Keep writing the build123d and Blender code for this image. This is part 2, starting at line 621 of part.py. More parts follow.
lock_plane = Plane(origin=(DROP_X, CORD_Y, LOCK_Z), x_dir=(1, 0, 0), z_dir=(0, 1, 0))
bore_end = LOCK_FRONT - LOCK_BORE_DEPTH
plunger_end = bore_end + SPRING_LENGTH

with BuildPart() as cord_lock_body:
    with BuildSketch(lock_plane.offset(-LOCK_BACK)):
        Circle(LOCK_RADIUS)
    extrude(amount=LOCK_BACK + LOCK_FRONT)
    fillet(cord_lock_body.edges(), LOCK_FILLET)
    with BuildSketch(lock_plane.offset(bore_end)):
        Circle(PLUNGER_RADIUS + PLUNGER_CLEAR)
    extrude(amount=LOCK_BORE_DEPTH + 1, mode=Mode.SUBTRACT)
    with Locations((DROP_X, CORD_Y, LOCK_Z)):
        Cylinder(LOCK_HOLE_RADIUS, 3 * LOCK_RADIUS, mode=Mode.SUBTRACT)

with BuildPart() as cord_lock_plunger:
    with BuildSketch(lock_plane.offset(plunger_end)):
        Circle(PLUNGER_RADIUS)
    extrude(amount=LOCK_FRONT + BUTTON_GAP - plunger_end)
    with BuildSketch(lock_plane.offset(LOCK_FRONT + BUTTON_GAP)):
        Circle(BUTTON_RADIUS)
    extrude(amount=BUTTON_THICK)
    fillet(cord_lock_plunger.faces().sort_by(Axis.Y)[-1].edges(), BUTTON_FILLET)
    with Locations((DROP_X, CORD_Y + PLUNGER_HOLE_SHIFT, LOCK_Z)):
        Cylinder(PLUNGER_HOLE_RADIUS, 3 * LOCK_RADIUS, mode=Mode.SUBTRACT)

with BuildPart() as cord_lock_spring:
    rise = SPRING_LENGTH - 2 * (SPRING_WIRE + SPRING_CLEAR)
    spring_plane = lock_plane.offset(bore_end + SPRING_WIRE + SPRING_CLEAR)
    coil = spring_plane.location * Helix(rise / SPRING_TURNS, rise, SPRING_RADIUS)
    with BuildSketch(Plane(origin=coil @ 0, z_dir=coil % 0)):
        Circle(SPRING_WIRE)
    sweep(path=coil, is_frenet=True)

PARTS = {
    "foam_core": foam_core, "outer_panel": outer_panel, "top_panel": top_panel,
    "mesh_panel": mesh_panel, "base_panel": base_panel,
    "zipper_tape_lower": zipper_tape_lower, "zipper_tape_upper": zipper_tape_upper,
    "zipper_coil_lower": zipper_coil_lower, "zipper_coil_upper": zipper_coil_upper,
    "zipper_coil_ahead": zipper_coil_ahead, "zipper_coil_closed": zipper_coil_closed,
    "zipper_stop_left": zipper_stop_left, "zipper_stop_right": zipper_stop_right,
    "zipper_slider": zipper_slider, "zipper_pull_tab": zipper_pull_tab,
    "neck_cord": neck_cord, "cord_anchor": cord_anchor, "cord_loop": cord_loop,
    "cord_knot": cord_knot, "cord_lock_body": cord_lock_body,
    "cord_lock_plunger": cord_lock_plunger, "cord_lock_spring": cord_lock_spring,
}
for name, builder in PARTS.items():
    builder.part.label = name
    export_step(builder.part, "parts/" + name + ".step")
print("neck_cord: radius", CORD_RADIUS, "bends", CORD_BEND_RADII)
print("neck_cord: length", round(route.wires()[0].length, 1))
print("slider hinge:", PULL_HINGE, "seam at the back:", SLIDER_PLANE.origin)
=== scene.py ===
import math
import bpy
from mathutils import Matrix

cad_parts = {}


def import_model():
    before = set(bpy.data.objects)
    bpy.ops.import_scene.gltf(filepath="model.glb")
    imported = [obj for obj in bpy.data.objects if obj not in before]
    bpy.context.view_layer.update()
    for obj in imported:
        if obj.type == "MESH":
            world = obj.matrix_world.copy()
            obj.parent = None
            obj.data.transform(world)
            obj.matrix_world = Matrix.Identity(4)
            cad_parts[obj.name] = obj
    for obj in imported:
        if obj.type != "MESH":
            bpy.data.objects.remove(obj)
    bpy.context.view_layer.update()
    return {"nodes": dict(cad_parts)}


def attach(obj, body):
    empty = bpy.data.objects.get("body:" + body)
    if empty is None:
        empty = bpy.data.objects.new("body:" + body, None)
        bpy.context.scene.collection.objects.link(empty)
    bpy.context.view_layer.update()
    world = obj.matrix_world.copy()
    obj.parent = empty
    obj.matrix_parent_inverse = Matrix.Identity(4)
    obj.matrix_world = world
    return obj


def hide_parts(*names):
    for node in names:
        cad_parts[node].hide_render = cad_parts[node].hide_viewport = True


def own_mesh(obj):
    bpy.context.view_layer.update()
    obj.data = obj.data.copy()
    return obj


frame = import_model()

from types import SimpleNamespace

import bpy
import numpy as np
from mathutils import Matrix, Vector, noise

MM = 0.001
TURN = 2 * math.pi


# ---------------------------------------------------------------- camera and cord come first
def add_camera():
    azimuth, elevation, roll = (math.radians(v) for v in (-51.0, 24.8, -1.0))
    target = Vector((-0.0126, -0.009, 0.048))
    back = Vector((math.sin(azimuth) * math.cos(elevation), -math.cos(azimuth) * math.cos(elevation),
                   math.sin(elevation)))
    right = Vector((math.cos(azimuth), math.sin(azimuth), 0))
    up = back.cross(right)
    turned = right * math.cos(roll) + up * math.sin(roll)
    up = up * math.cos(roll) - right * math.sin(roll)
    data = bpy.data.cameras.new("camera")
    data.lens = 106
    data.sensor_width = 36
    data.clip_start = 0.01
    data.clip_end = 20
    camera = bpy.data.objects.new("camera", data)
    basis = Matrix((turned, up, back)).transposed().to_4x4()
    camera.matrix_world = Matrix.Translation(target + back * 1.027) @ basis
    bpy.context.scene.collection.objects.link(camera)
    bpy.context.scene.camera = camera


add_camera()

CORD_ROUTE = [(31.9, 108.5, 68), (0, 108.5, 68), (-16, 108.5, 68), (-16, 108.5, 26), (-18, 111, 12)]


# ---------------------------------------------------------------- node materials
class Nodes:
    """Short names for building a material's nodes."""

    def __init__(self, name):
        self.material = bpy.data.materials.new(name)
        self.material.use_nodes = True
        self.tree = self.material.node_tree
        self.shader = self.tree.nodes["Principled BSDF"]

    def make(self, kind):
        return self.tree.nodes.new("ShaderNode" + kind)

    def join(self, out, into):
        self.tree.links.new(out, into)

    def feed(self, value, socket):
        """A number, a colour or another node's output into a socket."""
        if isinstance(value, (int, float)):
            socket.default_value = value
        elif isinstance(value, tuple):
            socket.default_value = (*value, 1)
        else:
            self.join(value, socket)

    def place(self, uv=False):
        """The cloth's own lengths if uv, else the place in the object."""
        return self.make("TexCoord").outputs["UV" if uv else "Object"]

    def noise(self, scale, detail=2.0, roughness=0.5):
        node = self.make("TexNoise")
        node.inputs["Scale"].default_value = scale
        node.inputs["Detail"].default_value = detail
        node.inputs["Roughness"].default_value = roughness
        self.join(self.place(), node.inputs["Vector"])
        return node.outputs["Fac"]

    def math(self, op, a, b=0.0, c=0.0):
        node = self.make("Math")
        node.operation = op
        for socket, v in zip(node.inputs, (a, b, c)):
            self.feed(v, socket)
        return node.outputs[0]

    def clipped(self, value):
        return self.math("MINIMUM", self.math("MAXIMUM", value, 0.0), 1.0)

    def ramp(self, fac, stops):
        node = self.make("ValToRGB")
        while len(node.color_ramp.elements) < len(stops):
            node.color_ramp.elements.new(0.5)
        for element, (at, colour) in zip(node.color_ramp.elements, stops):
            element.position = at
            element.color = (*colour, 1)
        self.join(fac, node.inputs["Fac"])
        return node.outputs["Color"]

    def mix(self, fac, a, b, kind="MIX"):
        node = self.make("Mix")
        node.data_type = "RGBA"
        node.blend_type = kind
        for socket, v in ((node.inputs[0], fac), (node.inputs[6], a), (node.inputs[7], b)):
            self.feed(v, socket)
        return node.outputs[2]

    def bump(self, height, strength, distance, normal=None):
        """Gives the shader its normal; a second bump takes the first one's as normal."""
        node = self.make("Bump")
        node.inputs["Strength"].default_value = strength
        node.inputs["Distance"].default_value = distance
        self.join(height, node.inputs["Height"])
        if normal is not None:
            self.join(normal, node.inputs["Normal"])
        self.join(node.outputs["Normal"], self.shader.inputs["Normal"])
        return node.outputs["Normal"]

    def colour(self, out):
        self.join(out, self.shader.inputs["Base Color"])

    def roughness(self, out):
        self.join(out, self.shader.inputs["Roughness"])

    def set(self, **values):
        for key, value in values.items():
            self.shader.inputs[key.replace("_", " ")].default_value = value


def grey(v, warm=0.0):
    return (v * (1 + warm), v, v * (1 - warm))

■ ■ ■

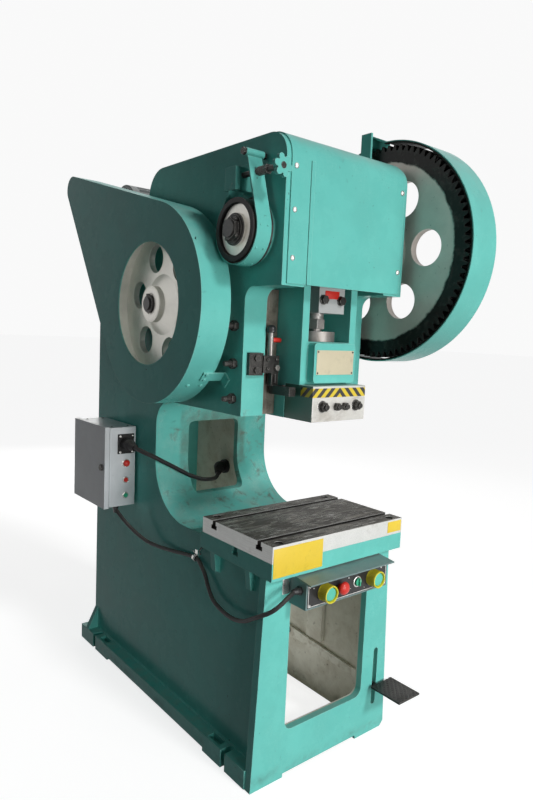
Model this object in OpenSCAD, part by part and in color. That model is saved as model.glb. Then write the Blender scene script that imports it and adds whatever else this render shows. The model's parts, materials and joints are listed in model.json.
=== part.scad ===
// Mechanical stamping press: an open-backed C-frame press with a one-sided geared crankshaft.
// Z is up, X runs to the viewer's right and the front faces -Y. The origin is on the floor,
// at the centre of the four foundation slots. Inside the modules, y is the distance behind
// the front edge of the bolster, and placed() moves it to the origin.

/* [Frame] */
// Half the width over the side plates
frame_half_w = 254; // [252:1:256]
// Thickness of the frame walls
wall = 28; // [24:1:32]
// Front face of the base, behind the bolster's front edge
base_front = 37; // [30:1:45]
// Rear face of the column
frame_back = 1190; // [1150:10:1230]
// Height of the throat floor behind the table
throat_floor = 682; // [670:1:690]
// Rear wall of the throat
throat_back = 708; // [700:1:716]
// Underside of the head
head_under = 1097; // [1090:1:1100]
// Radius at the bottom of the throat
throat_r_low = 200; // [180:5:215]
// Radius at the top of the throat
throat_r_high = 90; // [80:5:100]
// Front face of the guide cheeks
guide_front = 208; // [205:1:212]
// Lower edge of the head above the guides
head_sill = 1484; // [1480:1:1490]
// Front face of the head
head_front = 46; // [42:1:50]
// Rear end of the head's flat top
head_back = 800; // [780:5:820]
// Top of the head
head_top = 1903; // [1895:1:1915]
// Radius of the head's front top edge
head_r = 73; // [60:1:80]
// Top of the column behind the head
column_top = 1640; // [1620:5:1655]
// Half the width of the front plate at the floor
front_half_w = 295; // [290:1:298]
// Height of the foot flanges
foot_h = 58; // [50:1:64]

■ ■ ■

THE TASK: Which lines in the data above contain "None"? Show each one.

RESPONSE TO THE EXERCISE:
            obj.parent = None
    if empty is None:
        empty = bpy.data.objects.new("body:" + body, None)
    def bump(self, height, strength, distance, normal=None):
        if normal is not None:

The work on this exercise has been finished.